A storage room costs about $50 a month. Move your stuff there and study in your room, if you feel safe enough there. I think you're a fool to even stay around this weekend, though. Your brother is dangerous. Please do the world a favor and call the cops next time he assaults someone.
Anonymous
Post 02/23/2015 16:35     Subject: Re:Brother refuses to allow use of his room

Yes, your brother is an abusive asshole. Yes, it is unfair.

What you are overlooking is that you should be grateful that when you are hitting bottom, your dad is there to offer you a free room to come home to. Yes, it's small. Yes, your brother monopolizes a good useable space and isn't even there 70% of the time. But you should be grateful that you had a free room to come home and not make things more difficult for your father. Your father already has a very hard situation dealing with an abusive, and abusing son who is a walking talking (actually screaming, it seems) time bomb. Do not make things harder by picking fights with your brother. That only makes things more difficult for you and your father. You aren't going to reason with him. What he needs is professional help.

I say you lay low, go to places like the library, Panera, Starbucks, etc to study and stay out of the way especially on weekends. Alternatively, if you can study during the day, you can use the rest of the house (living room, kitchen) to study while your dad is at work. You have only 2 months to do this before you move away. After that, you will be free again.

I agree that you should talk to your father during the week when you brother is at school and make sure that he has some sort of backup plans if your brother becomes too violent. And that may include having to vacate the premises and call the police to handle brother and friends, but do NOT make things worse for either yourself or your father.
Anonymous
Post 02/23/2015 16:24     Subject: Brother refuses to allow use of his room

ON second thought, I think this is a troll
Anonymous
Post 02/23/2015 16:23     Subject: Brother refuses to allow use of his room

Your brother sounds crazy
Your dad is an enabler
You need to move before your brother and/or one of his shady burn out friends seriously harms or kills you
and your dad covers it up (you know, as a compromise)
Anonymous
Post 02/23/2015 16:11     Subject: Brother refuses to allow use of his room

Oh my lord op. Try to go stay somewhere else till April. That situation sounds like a nightmare.

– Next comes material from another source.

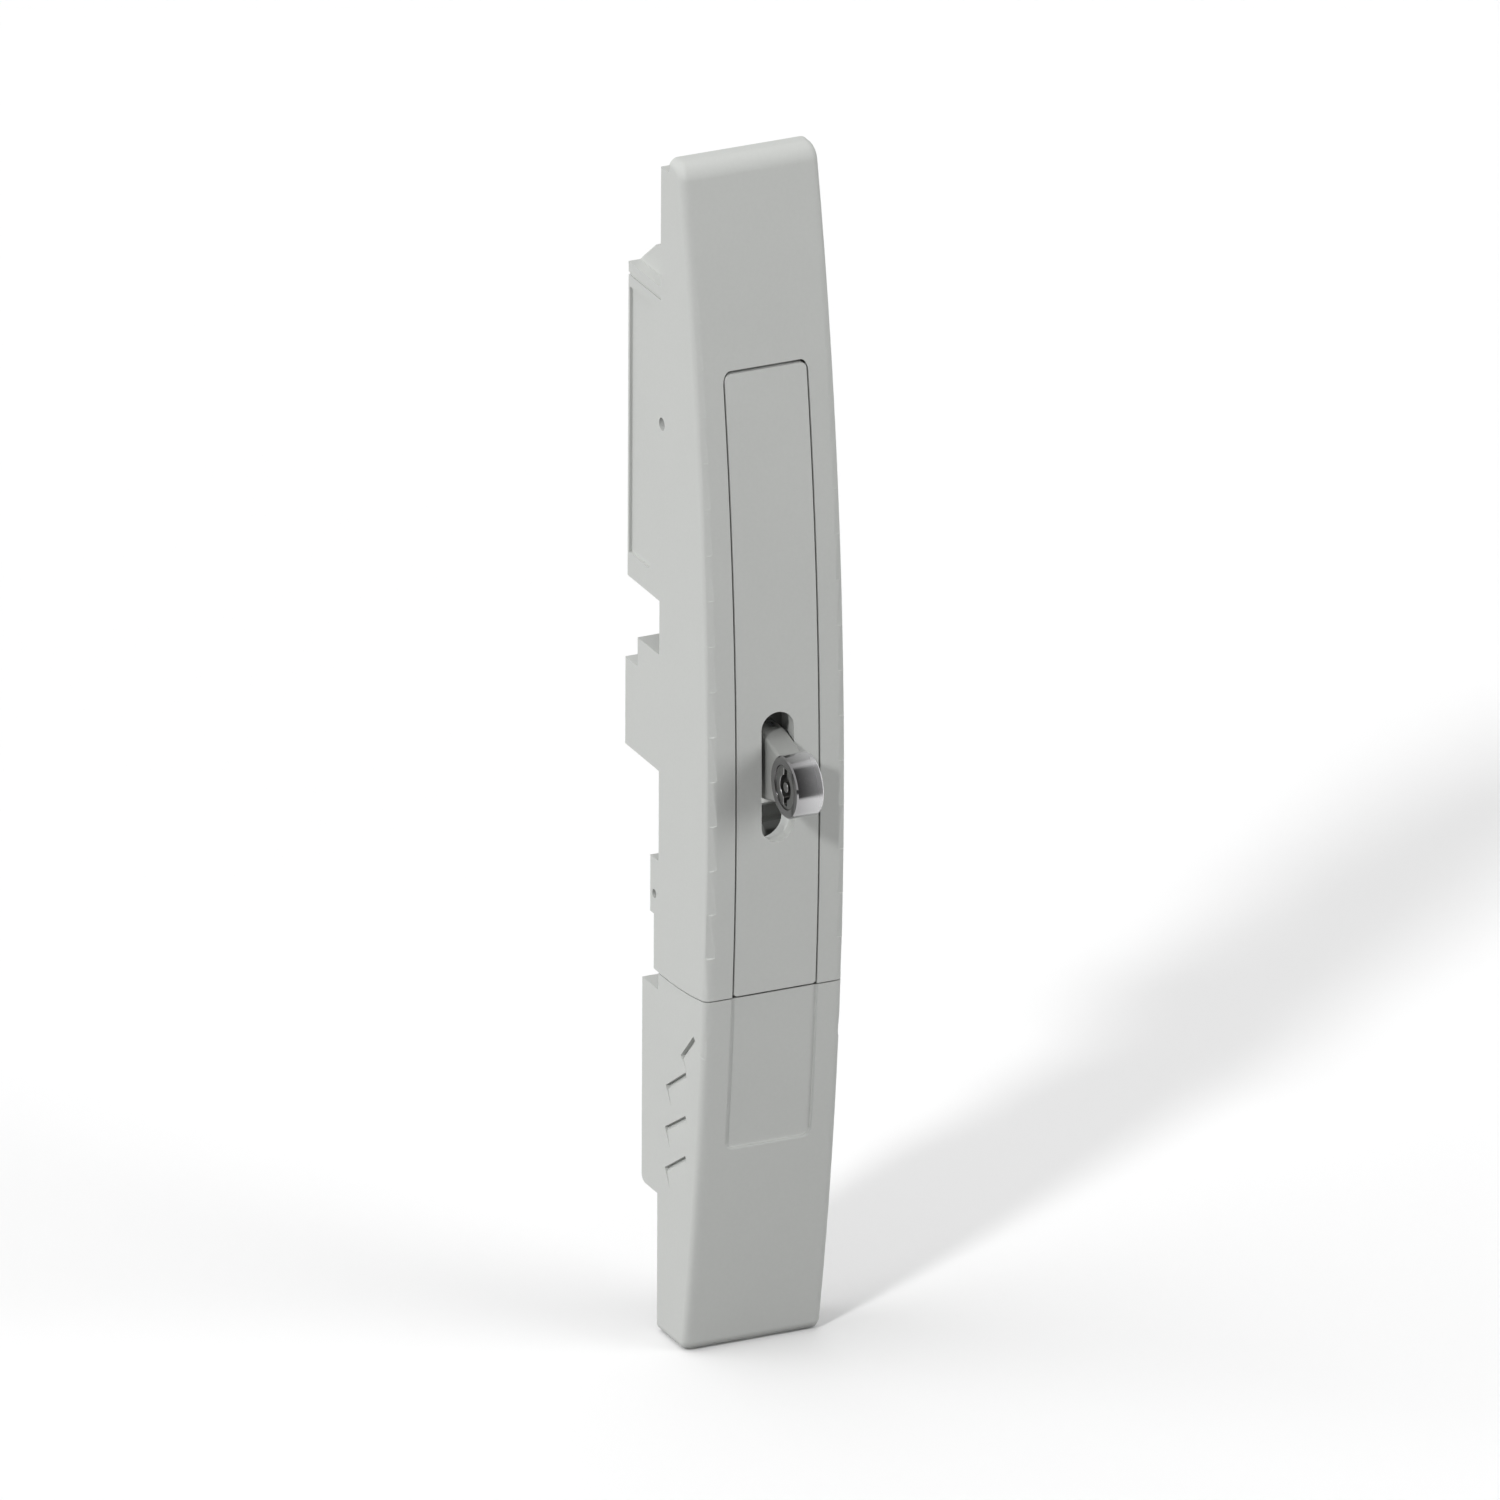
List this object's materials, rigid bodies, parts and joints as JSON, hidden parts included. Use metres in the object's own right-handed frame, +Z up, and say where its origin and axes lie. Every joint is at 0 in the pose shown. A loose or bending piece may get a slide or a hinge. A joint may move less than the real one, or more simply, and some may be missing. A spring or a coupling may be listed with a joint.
{
  "type": "cabinet locking handle",
  "caption": "Bowed vertical swing handle for a cabinet door with an inlaid panel, a slotted lock neck with a bright barrel and a toothed drive for a locking rod.",
  "frame": {"origin": "centre of the two fixing holes, in the door plane", "axes": "+Z up along the handle, the front faces -Y, and +Y points into the cabinet through the door plane"},
  "size_m": [0.036, 0.0684, 0.302],
  "materials": {
    "shell": "fine matt grain",
    "panel": "fine matt grain",
    "casting": "powder coated zinc casting",
    "neck": "satin grey coat",
    "steel": "zinc plated",
    "screw": "zinc plated",
    "bright": "polished",
    "core": "satin nickel",
    "bush": "plain bearing plastic",
    "rubber": "matt"
  },
  "bodies": {
    "frame": {"housing": "shell", "pivot_pin": "steel", "lock_body": "neck", "lock_cover": "neck", "lock_screws": "screw", "barrel": "bright", "stop_buffers": "rubber"},
    "lever": {"grip_shell": "shell", "inlay_panel": "panel", "lever_arm": "casting", "gear_segment": "steel", "gear_screws": "screw", "pivot_bush_left": "bush", "pivot_bush_right": "bush", "keeper_plate": "steel", "keeper_screws": "screw", "grip_screws": "screw"},
    "core": {"key_core": "core", "core_cam": "steel"},
    "bolt": {"latch_bolt": "steel"}
  },
  "joints": [
    {"name": "lever_swing", "type": "hinge", "parent": "frame", "child": "lever", "pos_m": [0, -0.001, 0.027], "axis": [-1, 0, 0], "range_deg": [0, 72]},
    {"name": "key_turn", "type": "hinge", "parent": "frame", "child": "core", "pos_m": [0, -0.039, -0.054], "axis": [1, 0, 0], "range_deg": [0, 90]},
    {"name": "bolt_slide", "type": "slide", "parent": "frame", "child": "bolt", "axis": [0, 0, 1], "range_m": [0, 0.00453]}
  ],
  "couplings": [
    {"joint": "key_turn", "follows": "bolt_slide", "rad_per_m": 346.7}
  ]
}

Don't argue with your brother over the room anymore. Of course you are right, but you are dealing with two abusive men. It's not worth the fight. What jerks.

If you have to stay there, use your room to sleep and spend as little time at the house as possible. Go study elsewhere.

Can you at least find someplace else to stay on the wknd your brother is there?
Anonymous
Post 02/23/2015 15:43     Subject: Brother refuses to allow use of his room

Thanks for the follow up post- I feel for you OP. I would just keep my head down until you are able to move.
Anonymous
Post 02/23/2015 15:40     Subject: Brother refuses to allow use of his room

DO NOT GO TO LAW SCHOOL. The rest is irrelevant and silly.
Anonymous
Post 02/23/2015 15:32     Subject: Re:Brother refuses to allow use of his room

Anonymous wrote:Dope, guns, violence.

You need to move out yesterday.


+1

You know this is right. Do it.
Anonymous
Post 02/23/2015 15:30     Subject: Brother refuses to allow use of his room

Your brother is being ridiculous, but I agree with the PPs that this is not a fight worth having. Either study elsewhere, make some other space in the house work for you, or move out. It's up to your dad to deal with your brother.